>> START

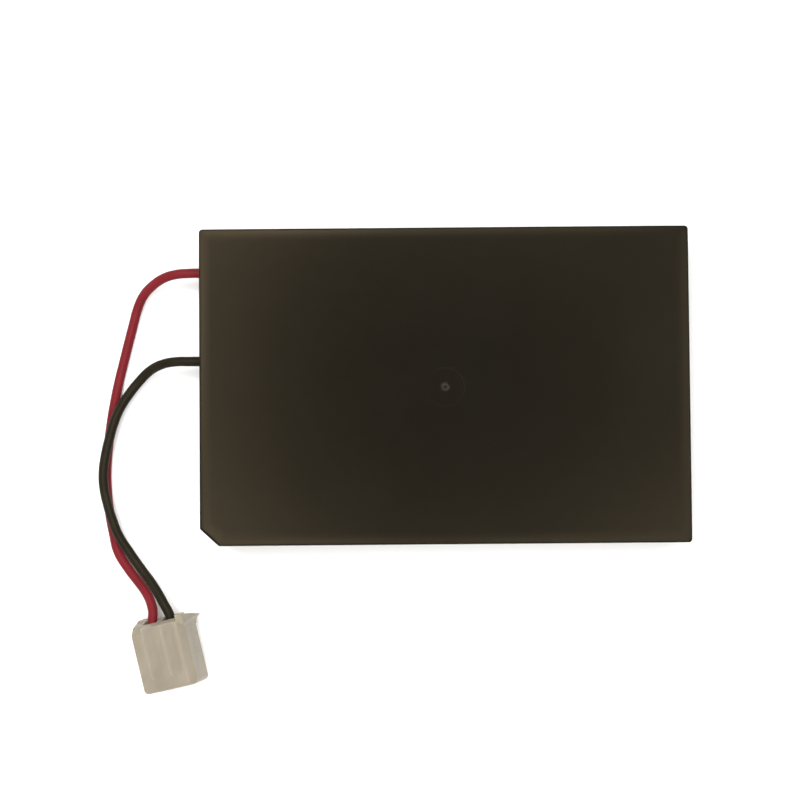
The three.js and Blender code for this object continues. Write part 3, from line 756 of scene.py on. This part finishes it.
def way_cuts(y):
    """One way's cuts: its cavity, its flared pin entry, the groove over it and the window under it."""
    top = HOUSING.z
    half_way = WAY_SIZE / 2
    yield box("way", (-PAST, y - half_way.x, top / 2 - half_way.y),
              (WAY_END, y + half_way.x, top / 2 + half_way.y))
    yield bars("pin_entry", [
        (along, y, half, top / 2, half) for along, half in (
            (WAY_END - 0.1, PIN_HALF),
            (HOUSING.x - PIN_FLARE_DEPTH, PIN_HALF),
            (HOUSING.x, PIN_FLARE_HALF),
            (HOUSING.x + PAST, PIN_FLARE_HALF),
        )
    ], SQUARE)
    yield bars("groove", [
        (along, y, half, top, -depth) for along, half, depth in (
            (-PAST, GROOVE_HALF, GROOVE_DEPTH),
            (GROOVE_END - GROOVE_RUN_OUT, GROOVE_HALF, GROOVE_DEPTH),
            (GROOVE_END, GROOVE_END_HALF, GROOVE_END_DEPTH),
        )
    ], GROOVE_SECTION)
    yield box("window", (WINDOW_X[0], y - WINDOW_HALF, -PAST), (WINDOW_X[1], y + WINDOW_HALF, top / 2))


def housing_cuts():
    """The ear's lean, the slanting mouth and its low side, and then the cuts of both ways."""
    top = HOUSING.z
    mouth = [
        (-PAST, MOUTH_Z), (0, MOUTH_Z), (MOUTH_BACK, top), (MOUTH_BACK, top + PAST), (-PAST, top + PAST),
    ]
    side = [
        (-PAST, MOUTH_Z), (0, MOUTH_Z), (0.35, 4), (1.4, top), (1.4, top + PAST), (-PAST, top + PAST),
    ]
    lean = [
        (-PAST, -PAST), (EAR_TIP, -PAST), (EAR_TIP - 0.02, 0), (0.2, MOUTH_Z), (EAR_BACK, top), (-PAST, top),
    ]
    cuts = [
        prism("lean", lean, WAYS[1] + WAY_SIZE.x / 2, HOUSING.y + PAST, "xzy"),
        prism("mouth", mouth, -PAST, EAR_Y, "xzy"),
        prism("side", side, -PAST, WAYS[0] - WAY_SIZE.x / 2 + 0.05, "xzy"),
    ]
    for y in WAYS:
        cuts += way_cuts(y)
    return cuts


def make_housing():
    """Nylon moulding: built by cuts, then remeshed and eased so that every edge is a moulded one."""
    housing = housing_block()
    combine(housing, "UNION", [housing_ear(), housing_lug()])
    combine(housing, "DIFFERENCE", housing_cuts())
    remesh = housing.modifiers.new("remesh", "REMESH")
    remesh.mode = "VOXEL"
    remesh.voxel_size = VOXEL_SIZE
    ease = housing.modifiers.new("ease", "SMOOTH")
    ease.factor = 0.5
    ease.iterations = 10
    lighten = housing.modifiers.new("lighten", "DECIMATE")
    lighten.ratio = 0.35
    baked(housing)
    housing.data.transform(housing_matrix())
    shade(housing, 180)
    show(housing, "nylon", "plug_housing")
    return housing


make_case()
make_cover()
make_label()
housing = make_housing()


# ---- stage, light and view ------------------------------------------------------------------

# The floor's reach is in millimetres, and the lights' distance from the case in metres.
FLOOR_REACH = 3000
LIGHT_DISTANCE = 0.4

# Each light's name, bearing from -Y and height in degrees, width in metres, and power in watts.
LIGHTS = (
    ("left", -90, 74, 0.1, 0.22),
    ("far_left", -135, 66, 0.15, 0.84),
    ("far", 180, 66, 0.15, 0.48),
    ("far_right", 135, 74, 0.1, 0.045),
    ("right", 90, 66, 0.15, 0.4),
    ("near_right", 45, 74, 0.1, 0.22),
    ("near_left", -45, 74, 0.1, 0.35),
    ("near_overhead", 0, 80, 0.08, 0.055),
)

# The world's wall of light fades from one strength to the other between two sines of elevation.
WALL_FADE = (0.45, 0.75)
WALL_STRENGTHS = (1.1, 0.03)
WALL_COLOUR = (1, 0.97, 0.92, 1)


def make_floor():
    """A wide, flat, pale floor that the pack stands on."""
    surface = Surface("floor", Specular_IOR_Level=0.2, Roughness=0.8)
    surface.tones(surface.span(surface.noise(60), 0, 1), linear(246, 246, 245), linear(249, 249, 248))
    bm = bmesh.new()
    bm.faces.new([bm.verts.new((x * FLOOR_REACH, y * FLOOR_REACH, 0)) for x, y in SQUARE])
    floor = solid(bm, "floor")
    floor.data.materials.append(surface.material)


def aimed(azimuth, elevation):
    """The turn of a light that stands at this bearing from -Y and this height, shining inwards."""
    a, e = math.radians(azimuth), math.radians(elevation)
    back = Vector((math.sin(a) * math.cos(e), -math.cos(a) * math.cos(e), math.sin(e)))
    return back.to_track_quat("Z", "Y")


def make_light(name, azimuth, elevation, size, power):
    """A soft square light aimed at the case's centre."""
    data = bpy.data.lights.new(name, "AREA")
    data.shape = "SQUARE"
    data.size = size
    data.energy = power
    light = bpy.data.objects.new(name, data)
    bpy.context.scene.collection.objects.link(light)
    turn = aimed(azimuth, elevation).to_matrix().to_4x4()
    away = Matrix.Translation((0, 0, LIGHT_DISTANCE))
    light.matrix_world = Matrix.Translation(case_centre) @ turn @ away


def make_sun(azimuth, elevation, strength, softness):
    """An even light over the whole floor. softness is its angle across the sky."""
    data = bpy.data.lights.new("sun", "SUN")
    data.energy = strength
    data.angle = math.radians(softness)
    sun = bpy.data.objects.new("sun", data)
    bpy.context.scene.collection.objects.link(sun)
    sun.matrix_world = aimed(azimuth, elevation).to_matrix().to_4x4()


def make_world():
    """A studio wall of light all round the horizon that fades to a dark ceiling."""
    world = bpy.data.worlds.new("world")
    world.use_nodes = True
    tree = world.node_tree
    background = tree.nodes["Background"]
    background.inputs["Color"].default_value = WALL_COLOUR
    way = tree.nodes.new("ShaderNodeTexCoord")
    parts = tree.nodes.new("ShaderNodeSeparateXYZ")
    fade = tree.nodes.new("ShaderNodeMapRange")
    set_range(fade, *WALL_FADE, *WALL_STRENGTHS)
    tree.links.new(way.outputs["Generated"], parts.inputs["Vector"])
    tree.links.new(parts.outputs["Z"], fade.inputs["Value"])
    tree.links.new(fade.outputs["Result"], background.inputs["Strength"])
    bpy.context.scene.world = world


make_floor()
make_world()
for row in LIGHTS:
    make_light(*row)
make_sun(azimuth=0, elevation=45, strength=0.7, softness=35)
bpy.context.scene.view_settings.view_transform = "Standard"


# ---- carried-over CAD nodes and the cords -----------------------------------------------------

for entry in frame["record"]["subparts"]:
    node = frame["nodes"][entry["node"]]
    node.data.materials.clear()
    node.data.materials.append(materials[entry["material_slot"]])

for lead, route in ((red_lead, RED_ROUTE), (black_lead, BLACK_ROUTE)):
    route_length(route)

>> END

▶ Objective
Write out the listing once more, matching it exactly.

▶ Solution
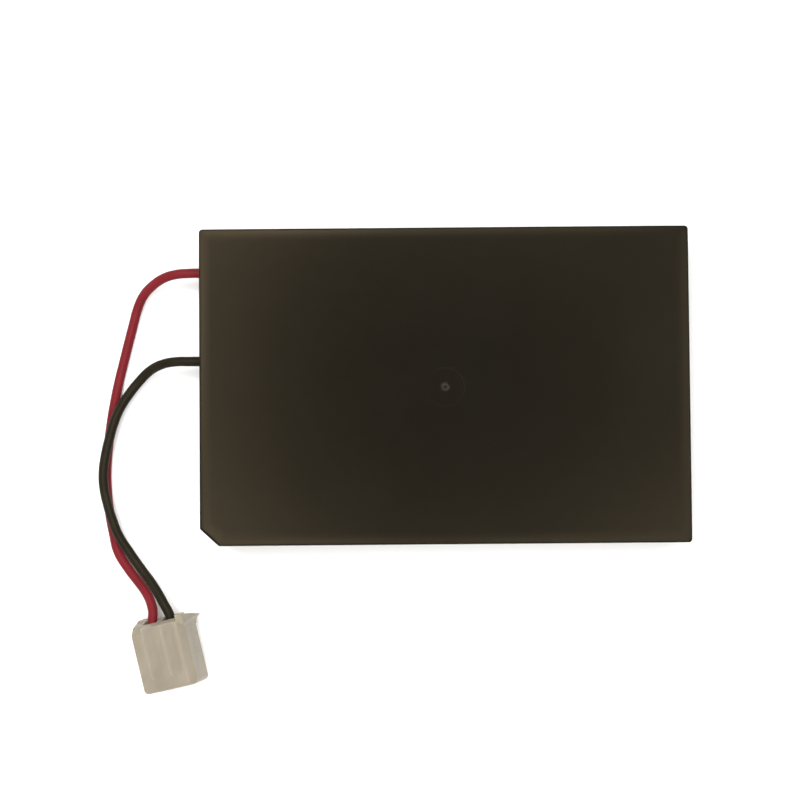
The three.js and Blender code for this object continues. Write part 3, from line 756 of scene.py on. This part finishes it.
def way_cuts(y):
    """One way's cuts: its cavity, its flared pin entry, the groove over it and the window under it."""
    top = HOUSING.z
    half_way = WAY_SIZE / 2
    yield box("way", (-PAST, y - half_way.x, top / 2 - half_way.y),
              (WAY_END, y + half_way.x, top / 2 + half_way.y))
    yield bars("pin_entry", [
        (along, y, half, top / 2, half) for along, half in (
            (WAY_END - 0.1, PIN_HALF),
            (HOUSING.x - PIN_FLARE_DEPTH, PIN_HALF),
            (HOUSING.x, PIN_FLARE_HALF),
            (HOUSING.x + PAST, PIN_FLARE_HALF),
        )
    ], SQUARE)
    yield bars("groove", [
        (along, y, half, top, -depth) for along, half, depth in (
            (-PAST, GROOVE_HALF, GROOVE_DEPTH),
            (GROOVE_END - GROOVE_RUN_OUT, GROOVE_HALF, GROOVE_DEPTH),
            (GROOVE_END, GROOVE_END_HALF, GROOVE_END_DEPTH),
        )
    ], GROOVE_SECTION)
    yield box("window", (WINDOW_X[0], y - WINDOW_HALF, -PAST), (WINDOW_X[1], y + WINDOW_HALF, top / 2))


def housing_cuts():
    """The ear's lean, the slanting mouth and its low side, and then the cuts of both ways."""
    top = HOUSING.z
    mouth = [
        (-PAST, MOUTH_Z), (0, MOUTH_Z), (MOUTH_BACK, top), (MOUTH_BACK, top + PAST), (-PAST, top + PAST),
    ]
    side = [
        (-PAST, MOUTH_Z), (0, MOUTH_Z), (0.35, 4), (1.4, top), (1.4, top + PAST), (-PAST, top + PAST),
    ]
    lean = [
        (-PAST, -PAST), (EAR_TIP, -PAST), (EAR_TIP - 0.02, 0), (0.2, MOUTH_Z), (EAR_BACK, top), (-PAST, top),
    ]
    cuts = [
        prism("lean", lean, WAYS[1] + WAY_SIZE.x / 2, HOUSING.y + PAST, "xzy"),
        prism("mouth", mouth, -PAST, EAR_Y, "xzy"),
        prism("side", side, -PAST, WAYS[0] - WAY_SIZE.x / 2 + 0.05, "xzy"),
    ]
    for y in WAYS:
        cuts += way_cuts(y)
    return cuts


def make_housing():
    """Nylon moulding: built by cuts, then remeshed and eased so that every edge is a moulded one."""
    housing = housing_block()
    combine(housing, "UNION", [housing_ear(), housing_lug()])
    combine(housing, "DIFFERENCE", housing_cuts())
    remesh = housing.modifiers.new("remesh", "REMESH")
    remesh.mode = "VOXEL"
    remesh.voxel_size = VOXEL_SIZE
    ease = housing.modifiers.new("ease", "SMOOTH")
    ease.factor = 0.5
    ease.iterations = 10
    lighten = housing.modifiers.new("lighten", "DECIMATE")
    lighten.ratio = 0.35
    baked(housing)
    housing.data.transform(housing_matrix())
    shade(housing, 180)
    show(housing, "nylon", "plug_housing")
    return housing


make_case()
make_cover()
make_label()
housing = make_housing()


# ---- stage, light and view ------------------------------------------------------------------

# The floor's reach is in millimetres, and the lights' distance from the case in metres.
FLOOR_REACH = 3000
LIGHT_DISTANCE = 0.4

# Each light's name, bearing from -Y and height in degrees, width in metres, and power in watts.
LIGHTS = (
    ("left", -90, 74, 0.1, 0.22),
    ("far_left", -135, 66, 0.15, 0.84),
    ("far", 180, 66, 0.15, 0.48),
    ("far_right", 135, 74, 0.1, 0.045),
    ("right", 90, 66, 0.15, 0.4),
    ("near_right", 45, 74, 0.1, 0.22),
    ("near_left", -45, 74, 0.1, 0.35),
    ("near_overhead", 0, 80, 0.08, 0.055),
)

# The world's wall of light fades from one strength to the other between two sines of elevation.
WALL_FADE = (0.45, 0.75)
WALL_STRENGTHS = (1.1, 0.03)
WALL_COLOUR = (1, 0.97, 0.92, 1)


def make_floor():
    """A wide, flat, pale floor that the pack stands on."""
    surface = Surface("floor", Specular_IOR_Level=0.2, Roughness=0.8)
    surface.tones(surface.span(surface.noise(60), 0, 1), linear(246, 246, 245), linear(249, 249, 248))
    bm = bmesh.new()
    bm.faces.new([bm.verts.new((x * FLOOR_REACH, y * FLOOR_REACH, 0)) for x, y in SQUARE])
    floor = solid(bm, "floor")
    floor.data.materials.append(surface.material)


def aimed(azimuth, elevation):
    """The turn of a light that stands at this bearing from -Y and this height, shining inwards."""
    a, e = math.radians(azimuth), math.radians(elevation)
    back = Vector((math.sin(a) * math.cos(e), -math.cos(a) * math.cos(e), math.sin(e)))
    return back.to_track_quat("Z", "Y")


def make_light(name, azimuth, elevation, size, power):
    """A soft square light aimed at the case's centre."""
    data = bpy.data.lights.new(name, "AREA")
    data.shape = "SQUARE"
    data.size = size
    data.energy = power
    light = bpy.data.objects.new(name, data)
    bpy.context.scene.collection.objects.link(light)
    turn = aimed(azimuth, elevation).to_matrix().to_4x4()
    away = Matrix.Translation((0, 0, LIGHT_DISTANCE))
    light.matrix_world = Matrix.Translation(case_centre) @ turn @ away


def make_sun(azimuth, elevation, strength, softness):
    """An even light over the whole floor. softness is its angle across the sky."""
    data = bpy.data.lights.new("sun", "SUN")
    data.energy = strength
    data.angle = math.radians(softness)
    sun = bpy.data.objects.new("sun", data)
    bpy.context.scene.collection.objects.link(sun)
    sun.matrix_world = aimed(azimuth, elevation).to_matrix().to_4x4()


def make_world():
    """A studio wall of light all round the horizon that fades to a dark ceiling."""
    world = bpy.data.worlds.new("world")
    world.use_nodes = True
    tree = world.node_tree
    background = tree.nodes["Background"]
    background.inputs["Color"].default_value = WALL_COLOUR
    way = tree.nodes.new("ShaderNodeTexCoord")
    parts = tree.nodes.new("ShaderNodeSeparateXYZ")
    fade = tree.nodes.new("ShaderNodeMapRange")
    set_range(fade, *WALL_FADE, *WALL_STRENGTHS)
    tree.links.new(way.outputs["Generated"], parts.inputs["Vector"])
    tree.links.new(parts.outputs["Z"], fade.inputs["Value"])
    tree.links.new(fade.outputs["Result"], background.inputs["Strength"])
    bpy.context.scene.world = world


make_floor()
make_world()
for row in LIGHTS:
    make_light(*row)
make_sun(azimuth=0, elevation=45, strength=0.7, softness=35)
bpy.context.scene.view_settings.view_transform = "Standard"


# ---- carried-over CAD nodes and the cords -----------------------------------------------------

for entry in frame["record"]["subparts"]:
    node = frame["nodes"][entry["node"]]
    node.data.materials.clear()
    node.data.materials.append(materials[entry["material_slot"]])

for lead, route in ((red_lead, RED_ROUTE), (black_lead, BLACK_ROUTE)):
    route_length(route)